Gang operations vs. operations with job collectives
Gang operations are a type of Vanilla operations, so when you need to run an operation of a different type, operations with job collectives are the only option.
For scenarios requiring a Vanilla operation, you use either gang or Vanilla operations with job collectives. The difference will lie in some details:
- Gang operations provide more guarantees (which, in particular, make restarting a collective more optimal) (see Restarting a gang operation).
- In contrast to gang operations, operations with job collectives do not support backup jobs (see Backup jobs).
- In contrast to gang operations, operations with job collectives can have output tables (see Limitations and considerations).
Collective structure
A collective comprises multiple jobs working together to process a single data batch. Each job in a collective is assigned a rank (an integer from 0 to size - 1 where size is the collective size).
- Master job (rank 0): Reads input data and writes results to output tables. From the system's point of view, the master job is what represents the collective as it interacts with the data stream.
- Slave jobs (ranks 1, 2, ...): Auxiliary jobs that do not have access to the operation’s input/output data streams. They perform computations and exchange data with the master job over the network.
Collective lifecycle
- When the controller agent initiates the processing of a data batch, it creates a collective of multiple jobs instead of just one job.
- The master job receives input data via
stdin(for Map/Reduce/MapReduce operations) exactly the same way as a regular job. - All jobs in a collective can interact with each other over the network using
YT_COLLECTIVE_IDfor identification. - Only the master job can write output data.
- A collective is considered completed when the master job has completed. This means that if slave jobs finished unsuccessfully after the master job has completed (according to the controller agent), the data is still considered processed.
Failure handling
If any job in a collective finishes unsuccessfully (fails or aborts), and the master job has not completed yet, the following happens:
- All other jobs in the collective are aborted.
- The collective is restarted entirely, just like a regular job would.
- Other collectives in that operation continue running independently.
Supported operations
Job collectives are supported in all operations with user code:
| Operation | Where to specify collective_options |
|---|---|
| Map | In the mapper specification |
| Reduce | In the reducer specification |
| MapReduce | In the mapper, reducer, or reduce_combiner specification |
| Vanilla | In the task specification |
Environment variables
The following environment variables are present in the job collectives:
| Variable | Description |
|---|---|
YT_COLLECTIVE_MEMBER_RANK |
Job's rank in the collective (0 for the master job, 1, 2, ... for slave jobs) |
YT_COLLECTIVE_ID |
The collective's unique ID (currently matches the job_id of the master job, but this property is not guaranteed and may change in the future) |
Jobs use these variables to:
- Determine their role in the collective.

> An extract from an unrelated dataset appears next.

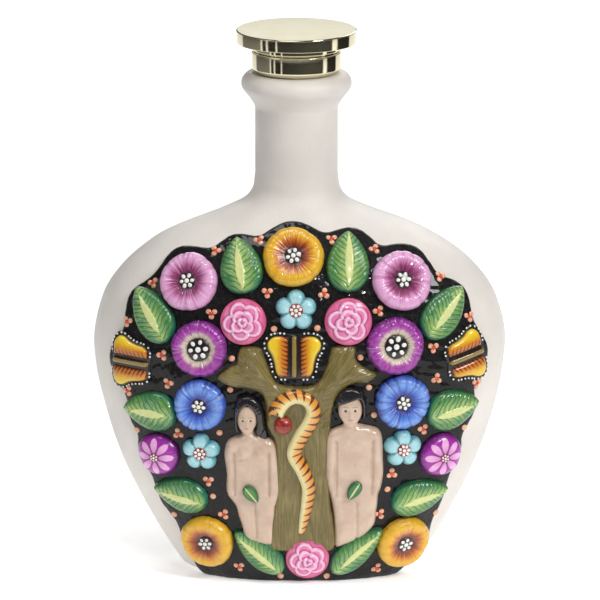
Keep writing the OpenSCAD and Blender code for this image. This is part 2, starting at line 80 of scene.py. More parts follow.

- Find each other for interaction over the network.
- Coordinate their processes.
Configuration
To integrate job collectives, add the collective_options parameter to the job specification:
{
collective_options = {
size = 2; # Number of jobs in the collective
};
}
Collective_options parameters
| Parameter | Type | Description |
|---|---|---|
size |
int | Number of jobs in the collective. Must be more than 1. |
Specification examples
Vanilla operation with job collectives
In this example, a Vanilla operation runs with a collective of two jobs. The master job (rank 0) writes the result to the output table, while the slave job (rank 1) does nothing.
{
tasks = {
worker = {
job_count = 1;
output_table_paths = ["//tmp/output"];
format = "yson";
command = "if [ \"$YT_COLLECTIVE_MEMBER_RANK\" == 0 ]; then echo '{result=42}'; fi";
collective_options = {
size = 2;
};
close_stdout_if_unused = %true;
};
};
}
Map operation with job collectives
{
mapper = {
command = "if [ \"$YT_COLLECTIVE_MEMBER_RANK\" == 0 ]; then cat; fi";
collective_options = {
size = 2;
};
close_stdout_if_unused = %true;
};
}
MapReduce operation with job collectives
In this MapReduce operation, job collectives are used at all of its stages: mapper, reduce_combiner, and reducer.
{
mapper = {
command = "if [ \"$YT_COLLECTIVE_MEMBER_RANK\" == 0 ]; then cat; fi";
collective_options = {
size = 2;
};
close_stdout_if_unused = %true;
};
reduce_combiner = {
command = "if [ \"$YT_COLLECTIVE_MEMBER_RANK\" == 0 ]; then cat; fi";
collective_options = {
size = 2;
};
close_stdout_if_unused = %true;
};
reducer = {
command = "if [ \"$YT_COLLECTIVE_MEMBER_RANK\" == 0 ]; then cat; fi";
collective_options = {
size = 2;
};
close_stdout_if_unused = %true;
};
force_reduce_combiners = %true;
}
Limitations
-
Incompatibility with gang_options: You cannot use job collectives together with gang operations. If you attempt to specify both parameters, the operation will fail with an error.
-
Data output from the master job only: Only the master job (rank 0) can write data to output tables.
Tip
Use the
close_stdout_if_unused = %trueoption in the job specification to explicitly closestdoutfor slave jobs and avoid accidental writes. -
Job interruption: You can interrupt only the master job. Attempting to interrupt a slave job results in its abortion followed by a restart of the collective.